Europaweit einzigartigNeues Zentrum für antikes Recht an der Universität Hamburg gegründet
28. Oktober 2022, von Christina Krätzig
Am 28. Oktober 2022 ist das „Center for the Interdisciplinary Study of Ancient Law“ an der Juristischen Fakultät der Universität Hamburg gegründet worden. Forschende verschiedener Fachrichtungen wollen die römische, griechische und jüdische Rechtsprechung vergleichend und interdisziplinär unter die Lupe nehmen.
Die Beschäftigung mit dem römischen Rechtssystem ist an europäischen und nordeuropäischen juristischen Fakultäten nicht etwa ein exotisches Steckenpferd, sondern eine übliche Praxis. Denn: „Insbesondere das deutsche Privatrecht beruht bis heute auf dem in der Antike geschaffenen römischen Rechtssystem, das von Rom ausgehend im ganzen römischen Weltreich galt“, sagt Matthias Armgardt, Mitgründer des „Center for the Interdisciplinary Study of Ancient Law (CISAL)“ und einer von fünf Nucleus-Professorinnen und Professoren an der Universität Hamburg.
Gemeinsam mit den Althistorikern Prof. Dr. Werner Rieß, der unter anderem auf das Recht Athens in seinem soziokulturellen Umfeld spezialisiert ist, und Prof. Dr. Kaja Harter-Uibopuu, Expertin für antike Inschriften und das griechische und römische Recht in den Provinzen, hat Armgardt das CISAL gegründet. Er selbst bringt dabei eine eher ungewöhnliche Expertise mit: Er ist nicht nur Fachmann für römisches Recht, das entscheidend zu der Herausbildung des modernen europäischen Rechtsverständnisses beigetragen hat, sondern auch für antikes jüdisches Recht. In Deutschland gibt es kaum Forschende, die sich auf die jüdische Rechtsprechung spezialisiert haben – und europaweit noch keine Institution, welche die römischen, griechischen und jüdischen Rechtssysteme vergleichend erforscht.

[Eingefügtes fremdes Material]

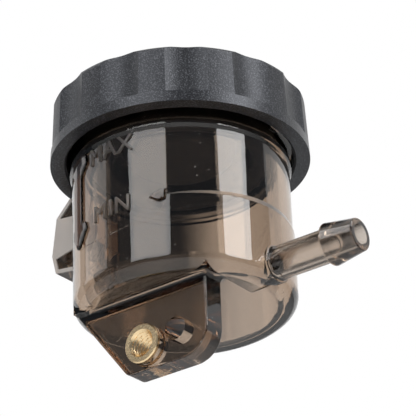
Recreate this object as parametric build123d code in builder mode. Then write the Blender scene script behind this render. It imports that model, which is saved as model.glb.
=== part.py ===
from build123d import *
from math import cos, radians, sin, sqrt, tan
import os

# Brake fluid reservoir with a screw cap, in millimetres.
# The origin is on the axis of the brass insert, in the front face of the mounting plate.
# +Z runs up towards the cap, +X along the hose nozzle, and the plate faces -Y.

# Cup, measured from its flat bottom and its own vertical axis
cup_radius = 25.0
cup_wall = 2.6
floor_thickness = 2.0
bottom_round = 3.3
inner_bottom_round = 2.4
neck_height = 47.0
rim_chamfer = 0.4
cup_axis_y = 15.5
cup_base_z = 12.0

# Bead round the cup just under the cap, whose foot lies this far below the cap's skirt
bead_drop = 3.8
bead_rise = 0.8
bead_band = 1.1
bead_projection = 0.5

# Thicker lower zone of the wall on the nozzle side, which dies out at both ends
pad_height = 17.6
pad_bevel_height = 1.4
pad_offset = 0.8
pad_projection = 0.5
pad_lift = 0.02

# Screw thread between the neck and the cap
thread_pitch = 4.0
thread_height = 1.0
thread_base = 1.6
thread_crest = 0.8
thread_root_sink = 0.2
thread_arc = 150.0
thread_skirt_gap = 1.3
neck_thread_angle = 15.0
thread_stretches = 3
thread_clearance = 0.3

# Hose nozzle
nozzle_height = 4.6
nozzle_radius = 3.8
nozzle_bore_radius = 2.4
nozzle_reach = 22.1
nozzle_root_round = 0.6
barb_length = 7.8
barb_radius = 4.9
barb_tip_radius = 3.75
barb_tip_round = 0.4
barb_heel_round = 0.4

# Mounting plate under the cup, whose hole and ejector mark are set out from the insert
plate_thickness = 5.6
plate_edge_round = 0.4
plate_bottom_margin = 6.2
plate_right_margin = 8.5
plate_left_inset = 1.1
plate_left_bottom = -4.6
plate_left_round = 2.5
plate_right_round = 6.5
plate_root_round = 1.3
plate_root_reach = 1.35
plate_root_rise = 3.0
plate_root_trim = 0.1
locating_hole_x = 8.7
locating_hole_z = 1.2
locating_hole_radius = 2.7
ejector_mark_x = -7.9
ejector_mark_z = 5.4
ejector_mark_radius = 2.7
ejector_mark_depth = 0.15

# How near an edge must lie to a place to be picked there
root_tolerance = 0.01

# Shallow sloping facet on the bottom, beside the nozzle
facet_gap = 1.0
facet_slope = 5.0

# Brass threaded insert, moulded into the plate, whose rim stands proud of the front face
insert_radius = 4.5
insert_proud = 0.8
insert_rim_chamfer = 0.25
insert_waist_radius = 4.0
insert_waist_length = 1.8
insert_bore_radius = 2.5
insert_mouth_chamfer = 0.7
insert_fit = 0.02

# Lug opposite the nozzle, which takes the clip that stops the cap from turning
lug_width = 10.0
lug_web = 1.6
lug_skin = 0.9
lug_top_gap = 0.5
lug_root_drop = 19.5
lug_root_sink = 1.0
lug_pocket_gap = 0.6

# Corners of the lug's outline, each by its reach from the cup's wall and its drop from the lug's top
lug_top_reach = 4.4
lug_shoulder = (8.4, 3.9)
lug_belly = (9.8, 13.5)
lug_foot = (8.7, 18.1)

# Drops of the middle block's top and bottom from the lug's top, at its outer and its inner end
lug_block_outer = (3.9, 14.6)
lug_block_inner = (5.1, 12.8)

# Cap
cap_wall = 3.7
cap_overlap = 9.0
cap_taper = 2.2
cap_top_round = 1.4
cap_top_thickness = 2.4
skirt_mouth_chamfer = 0.5
scallop_count = 12
scallop_angle = 10.9
scallop_width = 9.5
scallop_depth = 1.0
scallop_start = 2.7

# Thrust ring under the roof of the cap, and the bead that clips it and the diaphragm into the cap
ring_thickness = 1.4
ring_width = 13.0
ring_side_gap = 0.3
running_gap = 0.05
vent_groove_count = 4
vent_groove_width = 2.0
vent_groove_depth = 0.5
clip_bead_gap = 0.4
clip_bead_height = 0.8

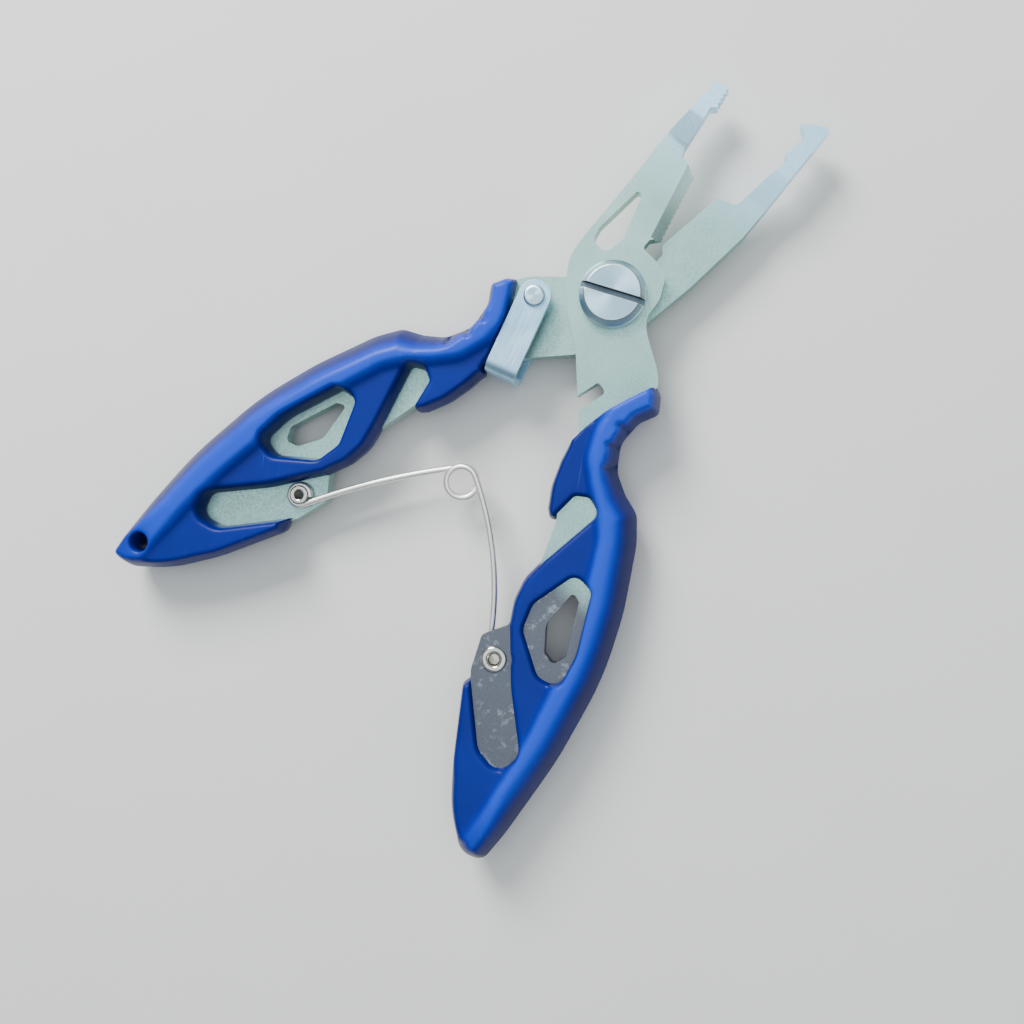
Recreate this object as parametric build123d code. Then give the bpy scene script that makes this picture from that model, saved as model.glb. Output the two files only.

Ähnliche Fragen, verschiedene Antworten
„Die Probleme, die beim Zusammenleben von Menschen entstehen, sind sich durch die Zeiten hindurch verblüffend ähnlich“, beschreibt Prof. Harter-Uibopuu ihr Interesse an antikem Recht. Neben Alter Geschichte hat die Co-Sprecherin des Hamburger Exzellenzclusters „Understanding Written Artefacts“ auch Jura studiert und vor ihrem Wechsel an die Universität Hamburg die Kommission für antike Rechtsgeschichte der Österreichischen Akademie der Wissenschaften geleitet. „Man will beispielsweise wissen, was man tun kann, wenn man bei einem Geschäftsabschluss übers Ohr gehauen wurde, wie man seine Ehe beenden kann oder welche Nachkommen nach dem eigenen Ableben welchen Anteil am Besitz erben. Verschiedene Rechtssysteme geben unterschiedliche Antworten auf solche Problemstellungen – und das kann unsere heutige Sicht auf sie bereichern.“
Neben der gemeinsamen Arbeit an antiken Quellen planen die Forschenden auch gemeinsame Lehrveranstaltungen. Die für alle Interessierte geöffnete Ringvorlesung „Neue Forschungen zum antiken Recht“ hat bereits begonnen. Bis zum 24. Januar folgen zehn weitere Vorlesungen, beispielsweise zur Korruptionsbekämpfung in der athenischen Demokratie (am 29. November 2022) oder zum Vermächtnis der Römer für das Privatrecht Europas (am 24. Januar 2023).
Mittelfristig sind am CISAL zudem Einladungen von Gastprofessorinnen und Gastprofessoren geplant sowie die Zusammenarbeit mit Wissenschaftlerinnen und Wissenschaftlern aus weiteren akademischen Fachrichtungen, beispielsweise mit Theologinnen, Orientalisten oder Philosophinnen. Zwei Experten für antikes chinesisches Recht haben sich bereits gemeldet.